After the Wilbers vacated the house, it took over 70 years for the house to become a completely preserved and protected building—despite the fact that the Museum of Modern Art was showcasing it as an important example of Modernist architecture as early as 1932. Wright’s work was much more prominent in Europe, Bagnall explained, buoyed by Wright’s Wasmuth Portfolio. “In the U.S.,” he explains, “it’s really the attempt to demolish the house that actually raises its profile.”

Other Wright buildings didn’t have the same happy ending. Bagnall cited the Larkin Building, built in 1906 in Buffalo, and the Imperial Hotel, built in 1922 in Tokyo, as examples of Wright buildings that lacked the renown necessary to avoid demolition, or were on the wrong side of the trend for architectural preservation. 

“It comes down to the reputation and how that reputation grows,” Bagnall said. “With the Larkin Building, while it was a famous Wright building, it was demolished at a time when there wasn’t such a strong interest in preservation in the U.S. Its reputation wasn’t enough to save it.”
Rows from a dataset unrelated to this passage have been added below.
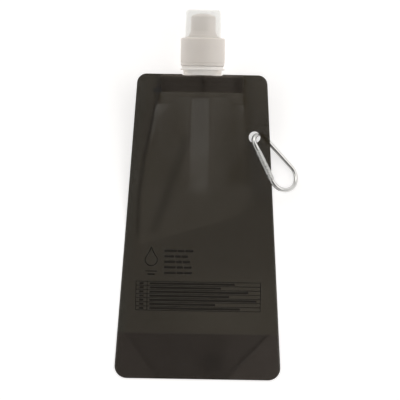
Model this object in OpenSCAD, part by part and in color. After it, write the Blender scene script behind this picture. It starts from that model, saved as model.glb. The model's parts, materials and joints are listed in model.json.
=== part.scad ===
// Folding water bottle: an empty flat film pouch lying on a table, with a
// screw cap, a push-pull nozzle, a dust cover and a carabiner clipped through
// a punched hole. X runs across the pouch, Y from its bottom edge to the cap,
// and Z up from the table. The origin is the middle of the flat lower half's
// underside. Heights along the pouch are counted from its bottom edge.

/* [Pouch] */
// Height of the pouch from its bottom edge to its top edge
pouch_h = 222; // [215:1:230]
// Width of the pouch along its bottom edge
pouch_bottom_w = 122; // [118:1:126]
// Width of the pouch along its top edge
pouch_top_w = 94; // [92:1:98]
// Radius of the two bottom corners
bottom_corner_r = 9.5; // [6:0.5:12]
// Radius of the two top corners
top_corner_r = 6.5; // [4:0.5:9]
// Thickness of one layer of film
film_t = 0.25; // [0.2:0.05:0.3]
// Height of the bottom gusset's inner fold above the bottom edge
gusset_h = 33; // [28:1:38]
// Height of the crosswise fold line above the bottom edge
fold_y = 87; // [84:1:90]
// How far the front film stands off the back film when the pouch is empty
puff_h = 1.4; // [0.8:0.1:1.6]
// Diameter of the punched carabiner hole
hole_d = 8.4; // [8.2:0.1:8.8]
// Distance of the hole's centre from the bottle's centreline
hole_x = 38.7; // [38.5:0.1:39]
// Height of the hole's centre above the bottom edge
hole_y = 177; // [176:0.5:178]

/* [Spout] */
// Width of the boat that is welded between the films
boat_w = 59; // [54:1:62]
// Thickness of the boat at its middle
boat_t = 25; // [24.6:0.1:25.4]
// Height of the boat along the bottle's axis
boat_h = 13; // [11:1:14]
// Radius of the water passage
bore_r = 10.9; // [10:0.1:11]
// Radius of the neck under the thread
neck_r = 12.45; // [12.3:0.05:12.5]
// Radius of the support flange
flange_r = 16.1; // [15.5:0.1:16.1]
// Axial rise of the neck thread in one turn
thread_pitch = 3; // [2.8:0.1:3.2]

/* [Cap] */
// Outside radius of the screw cap
cap_r = 16.1; // [15.9:0.1:16.5]
// Height of the screw cap's skirt
cap_h = 20.4; // [20.4:0.1:21]
// Gap between the pouch's top edge and the cap's lower rim
cap_gap = 6; // [5.8:0.1:6.4]
// Outside radius of the dust cover at its rim
cover_r = 13.4; // [13.3:0.1:13.8]
// Height of the dust cover
cover_h = 20.8; // [20.2:0.1:21]
// Outside radius of the nozzle
nozzle_r = 8.8; // [8.6:0.1:9]

/* [Carabiner] */
// Diameter of the carabiner's rod
rod_d = 3.6; // [3.4:0.1:3.6]
// Bend radius of the narrow end, to the rod's centreline
narrow_r = 5.2; // [5:0.1:5.4]
// Bend radius of the wide end, to the rod's centreline
wide_r = 10.7; // [10.5:0.1:10.9]
// Distance between the centres of the two bends
bend_spacing = 30.5; // [30:0.5:31]
// Diameter of the gate
gate_d = 4.4; // [4.2:0.1:4.4]
// Turn of the carabiner away from the bottle's length
carabiner_turn = 34.5; // [33:0.5:36]
// Tilt of the carabiner about its own length
carabiner_tilt = 36; // [35:0.5:37]
// Dip of the carabiner's wide end
carabiner_dip = 1.8; // [1.6:0.1:2]

/* [Hidden] */
$fn = 48;

film_colour = [0.22, 0.21, 0.19];
natural_colour = [0.80, 0.78, 0.75];
metal_colour = [0.80, 0.80, 0.81];

// Places along the bottle
rest_y = fold_y / 2;                // height of the origin above the bottom edge
axis_h = cap_r;                     // the spout's axis lies this far above the table
boat_y0 = pouch_h - boat_h - 0.5;
cap_y0 = pouch_h + cap_gap;
cap_y1 = cap_y0 + cap_h;
rise_y0 = 130;                      // the film starts to lift off the table here
rise_y1 = boat_y0 - 1.5;
split_gap = 0.2;                    // half of the clearance at the fold line
gusset_fade = 4;                    // the front film steps down over this length

// Outline of the pouch
function half_w(y) = (pouch_bottom_w + (pouch_top_w - pouch_bottom_w) * y / pouch_h) / 2;
function corner_cut(d, r) = d < r ? r - sqrt(max(0, r * r - (r - d) * (r - d))) : 0;
function edge_x(y) =
    half_w(y) - corner_cut(y, bottom_corner_r) - corner_cut(pouch_h - y, top_corner_r);
function corner_rows(r) = [for (a = [0:15:90]) r * (1 - cos(a))];
function even_rows(y0, y1, count) = [for (i = [1:count - 1]) y0 + (y1 - y0) * i / count];

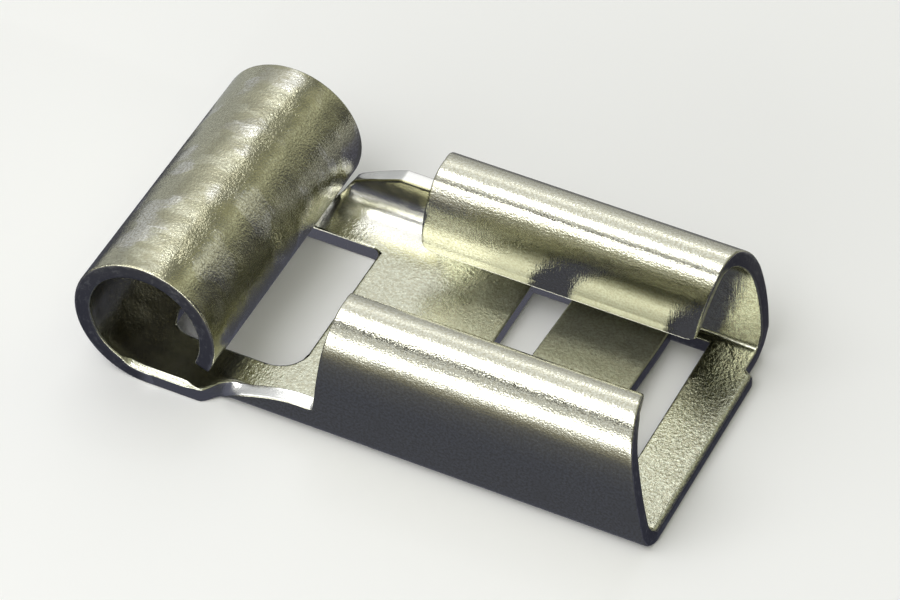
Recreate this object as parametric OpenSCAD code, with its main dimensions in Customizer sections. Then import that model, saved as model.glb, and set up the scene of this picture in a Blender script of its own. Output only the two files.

Architecture, as a medium for art, and as an expression of cultural heritage, is uniquely bound by its functional purpose. Architecture frequently has a duty to be used in a way that many other artistic works are not. In spite of Frank Lloyd Wright’s lofty position within the canon of American architecture, his buildings haven’t always been treated with the same care that the Wright Trust now works to ensure. The owners of a cottage designed by Wright in suburban Glencoe, IL filed and were granted a demolition permit just this June. A Wright-designed multi-purpose entertainment facility called the Midway Gardens existed in Hyde Park for just 15 years. Buildings, regardless of their importance, beauty, or novelty, have to contend with demands of functionality and new development. And the Robie House nearly met a similar fate to many other architecturally significant buildings: deterioration at best and destruction at worst.

But today, there are tours daily. The house looks pristine. And to most, it’s as much a part of the campus landscape as the Seminary Co-Op or as Saieh Hall across the street. For now, at least, it seems here to stay.